How does this happen?

In a market-based economic system such as ours, prices play a key role in regulating supply and demand and in directing resources in the economy to their best possible use. However, there are instances where prices cannot move far enough or fast enough so that supply and demand are equal. Price floors and price ceilings imposed on an industry limit how far prices can move. Price stickiness limits the speed at which prices can adjust. Here's an explanation of these important terms: 

Price ceilings

A price ceiling is just what the name implies: A maximum price the providers of a good or service are allowed to charge. When this ceiling is below the price needed to equate supply and demand for a good or service, demand will be greater than the supply. Since demand exceeds supply, a rationing mechanism -- first come, first serve or random allocation, for example -- is needed to decide who does and who does not get to consume the good or service.

The best known example of a price ceiling is rent controls. When rent controls are in place, far more people want to live in the low-priced rentals than the available supply provides. If price could increase above the ceiling, it would bring more rental properties to market, and the rise in price would also cause demand to fall, bringing demand and supply into alignment. 

But the constraint on the rents prevents this from happening. Those who are fortunate enough to obtain a rent controlled apartment benefit from the lower rents, but all the people who cannot find a place to live because the price ceiling suppresses supply are out of luck. Thus, there are winners and losers from this type of policy.

Price floors

A price floor is a lower bound for the price of a good, i.e. a minimum price (or wage). Since the price is held above the price that would equate supply and demand, it reduces demand and increases supply creating an excess supply of that particular good or service.

The most prominent example of this is the minimum wage. Theoretically, a minimum wage should produce winners and losers. The winners are those who are employed at a higher wage than they would have received without the minimum, and the losers are all the people who would have been hired if the wage could fall. 

Interestingly, however, this appears to be an instance where increases in the price floor -- an increase in the minimum wage -- does not result in an increase in the excess supply of labor, i.e. an increase in unemployment. Thus, it’s hard to find those who lose from this policy. 

Not everyone agrees with this, it’s possible to find empirical research supporting both sides of this question. But it does appear that an increase in the minimum wage increases the income of those who are employed while having a minimal downside in terms of unemployment (for a nice discussion of this issue, see here).
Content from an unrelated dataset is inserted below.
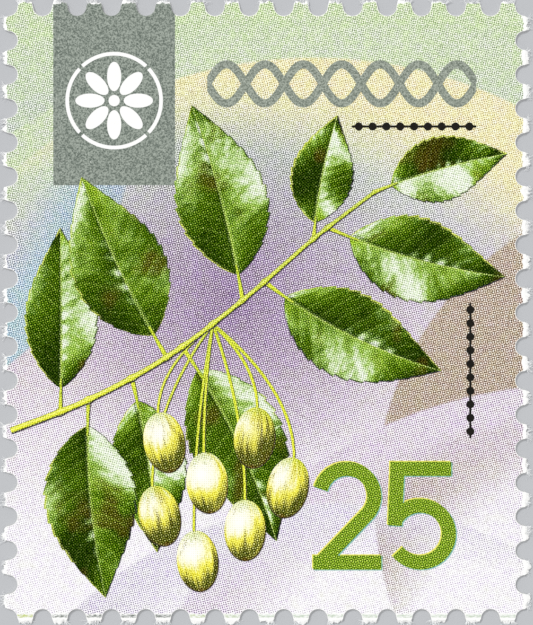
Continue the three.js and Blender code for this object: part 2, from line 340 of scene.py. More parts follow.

Another example is farm price supports. In this case, it does appear that maintaining prices above the equilibrium price results in overproduction. The government deals with this excess supply problem in various ways, such as purchasing the excess supply for use in school lunch programs, paying farmers not to produce the good, and the use of quota systems.

Price stickiness

Price floors and price ceilings provide the wrong signals to the marketplace and this results in either an overabundance or shortage of the good or service. This is not the only way prices can send false signals, but it does illustrate the importance of having prices that are flexible enough to equate supply and demand.

One of the key assumptions is the macroeconomics literature is that prices are sticky -- they do not move fast enough to do their job of equating supply and demand. The result is the too much or too little of the goods and services with sticky prices. 

Eventually, the price is reset to correct these imbalances and this causes a slowdown in production. For example, if housing prices are too high there will be too much investment in the industry, i.e. too many houses will be built. Once prices correct, many of the people building and selling houses, providing raw materials to build houses, etc. will need to find employment elsewhere, and this takes time. In the interim, unemployment will be higher and GDP will be lower. 

As you finish up your holiday shopping, you can think about prices you're paying in context of economic theory: In essence, modern macroeconomic models rely upon temporary price ceilings and price floors induced by price stickiness, rather than government decree. These imbalances are the source of fluctuations in economic growth and employment.